Parr married her husband, Allen Parr who is an Englishman, in Besançan, Franché-Compté.

“I couldn’t even translate my own marriage certificate,” Parr said.

In France marriage ceremonies are performed in front of the government, not in a church which is popular in the United States. Being married in France gave her a permanent connection to France.

Photo by Michael Vanlieshout Parr’s many years have strengthened her love for the french language and culture. She finds joy in sharing it with students. “It is really important to me that people realize that just because we do something one way doesn’t mean it is the only right way. Living abroad opens your eyes to multiple ways of living, and that is a big part of the reason why I chose to teach French at Stillwater,” Parr said.

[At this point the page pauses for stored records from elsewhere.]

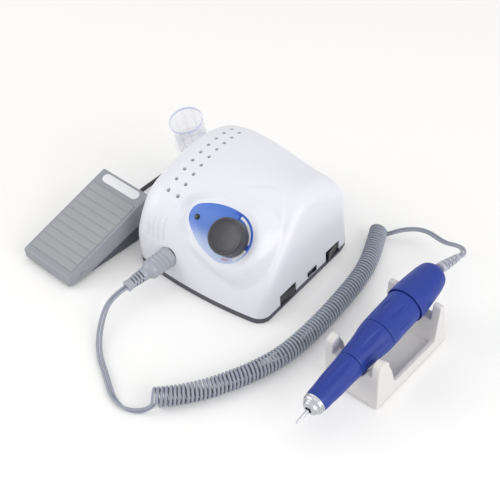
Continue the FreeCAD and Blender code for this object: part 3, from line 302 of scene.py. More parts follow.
# %% [markdown]
# ## The pedal's cord
# A thin round cord leaves the pedal's gland and goes behind the control box. Only
# 40 mm of it shows; the spare length is put away in a neat two-layer coil that the
# box hides, and its plug sits in the rear wall. One line runs through all of it.

# %% Route of the pedal's cord
PEDAL_CORD_RADIUS = 2.0
gland_end = PEDAL @ Vector((-10, 91.3, 9))
gland_away = PEDAL.to_3x3() @ Vector((0, 1, 0))
TO_COIL = [(-113.4, -6.5, 8.4), (-115.4, 4, 7.2), (-117.4, 15, 4.9), (-118.8, 27, 2.7),
           (-119.3, 40, 2.05), (-117.6, 53, 2.05), (-112.5, 65, 2.05), (-104, 74.5, 2.05),
           (-94.2, 81.6, 2.05)]
TO_JACK = [(-18.5, 104, 7.4), (-6, 103.2, 9.2), (2.2, 97.4, 11.2)]
COIL_CENTRE = BOX @ Vector((-54, 88.2, 2.05))
COIL_STEP = 4.45
COIL_TURNS = 3.5
COIL_INNER = 12.3
COIL_FACING = math.radians(150)
CLIMB_TURNS = 0.5


def smoothstep(value):
    """0 below 0, 1 above 1, and smooth in between."""
    value = clamp(value)
    return value * value * (3 - 2 * value)


def direction(turn):
    """The flat unit vector at an angle."""
    return Vector((math.cos(turn), math.sin(turn)))


def coil_spot(turn, reach=1.0):
    """The spiral runs in on the floor, climbs, and runs out on top."""
    climb = clamp((turn - COIL_TURNS) / CLIMB_TURNS)
    from_middle = abs(turn - COIL_TURNS - CLIMB_TURNS / 2)
    arm = COIL_INNER + COIL_STEP * (from_middle - CLIMB_TURNS / 2)
    spin = COIL_FACING - 2 * math.pi * turn
    lift = COIL_STEP * smoothstep(climb)
    return COIL_CENTRE + direction(spin).to_3d() * arm * reach + UP * lift


coil_total = 2 * COIL_TURNS + CLIMB_TURNS / 2
coil_in = (coil_spot(0.001) - coil_spot(0)).normalized()
coil_out = (coil_spot(coil_total) - coil_spot(coil_total - 0.001)).normalized()
neck = BOX @ Vector((6, 82, 12))
points = [gland_end - gland_away * 4, gland_end + gland_away, gland_end + gland_away * 8]
points += [BOX @ Vector(point) for point in TO_COIL]
points += [coil_spot(0) - coil_in * 13, coil_spot(0) - coil_in * 4]
points += [coil_spot(index / TURN_POINTS, TURN_REACH)
           for index in range(1, int(coil_total * TURN_POINTS))]
points += [coil_spot(coil_total) + coil_out * 4, coil_spot(coil_total) + coil_out * 12]
points += [BOX @ Vector(point) for point in TO_JACK]
points += [neck + Vector((0, 8.5, 0)), neck + Vector((0, 1, 0)), neck - Vector((0, 4, 0))]
pedal_cord = nurbs("pedal_cord_line", points, PEDAL_CORD_RADIUS)
print("pedal cord has", len(points), "control points")

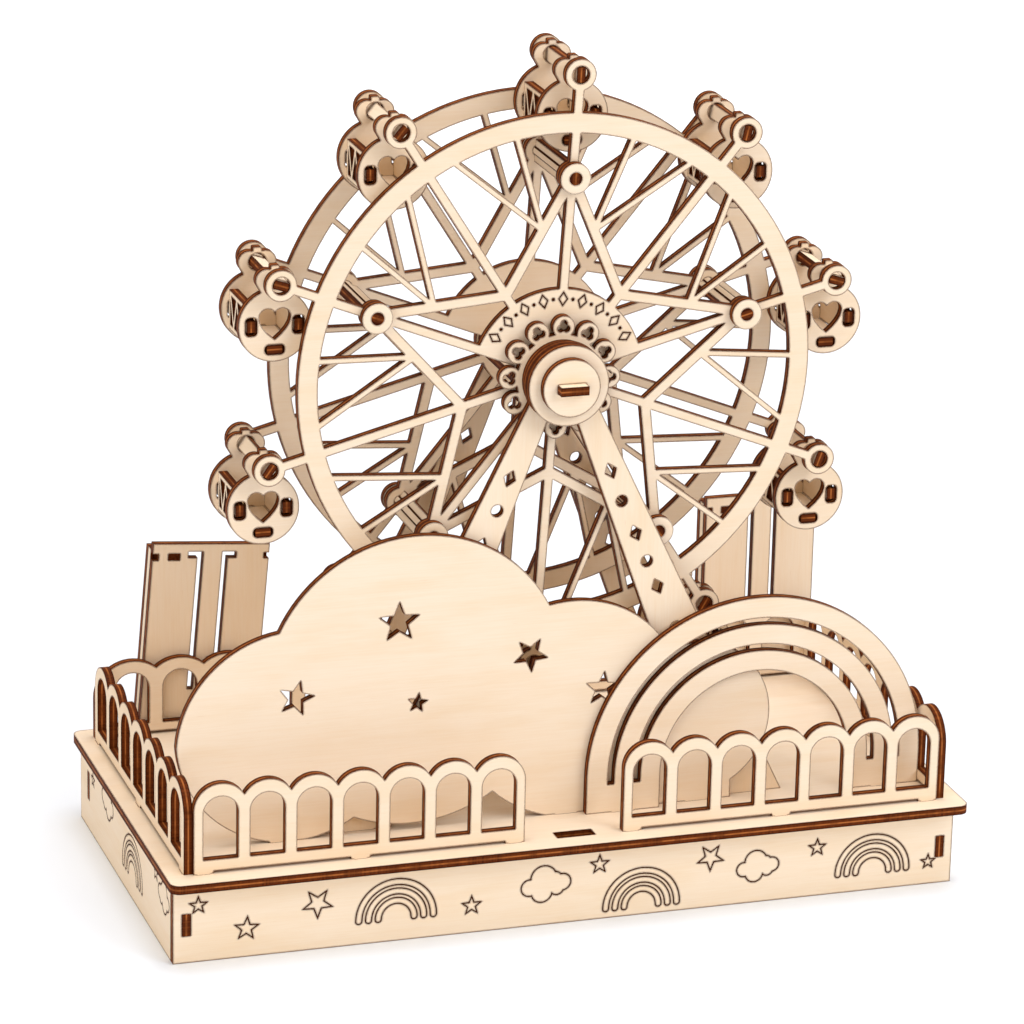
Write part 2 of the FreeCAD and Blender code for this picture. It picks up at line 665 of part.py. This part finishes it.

“In 1995 the economy of europe was bottoming out, trying to balance the books and loose debt so they could meet the criteria to join the European Union,” Parr said.

Teachers in France are protected by a tenure. However, because she was an American and not a French citizen she got laid off. It saddened her, but without a job her Visa was no longer valid and Parr had to return to the United States.

“My husband and I want to return to France to retire to Mégeve, France,” Parr said, “We want to be closer to my husband’s family.”

Mégeve is a village in the north of the French province of Provence-Alps-Côte d’Azur in the department of Alps-Maritimes. The picturesque village is tucked in a valley between Mont Blanc, the tallest peak in the Alps and in Europe that is shared between Italy and France, and the south western border of Switzerland.

“It is really important to me that people realize that just because we do something one way doesn’t mean it is the only right way. Living abroad opens your eyes to multiple ways of living, and that is a big part of the reason why I chose to teach French at Stillwater,” Parr said.

A large part of living abroad is seeing new places and trying new things. The opportunity to do so is one that cannot be passed up if given the chance. Parr stresses that the opportunity to live abroad and experience life from a different way to the one that you are used too. While it is not always easy, especially at first, the benefits and the experiences you take with you for the rest of your life.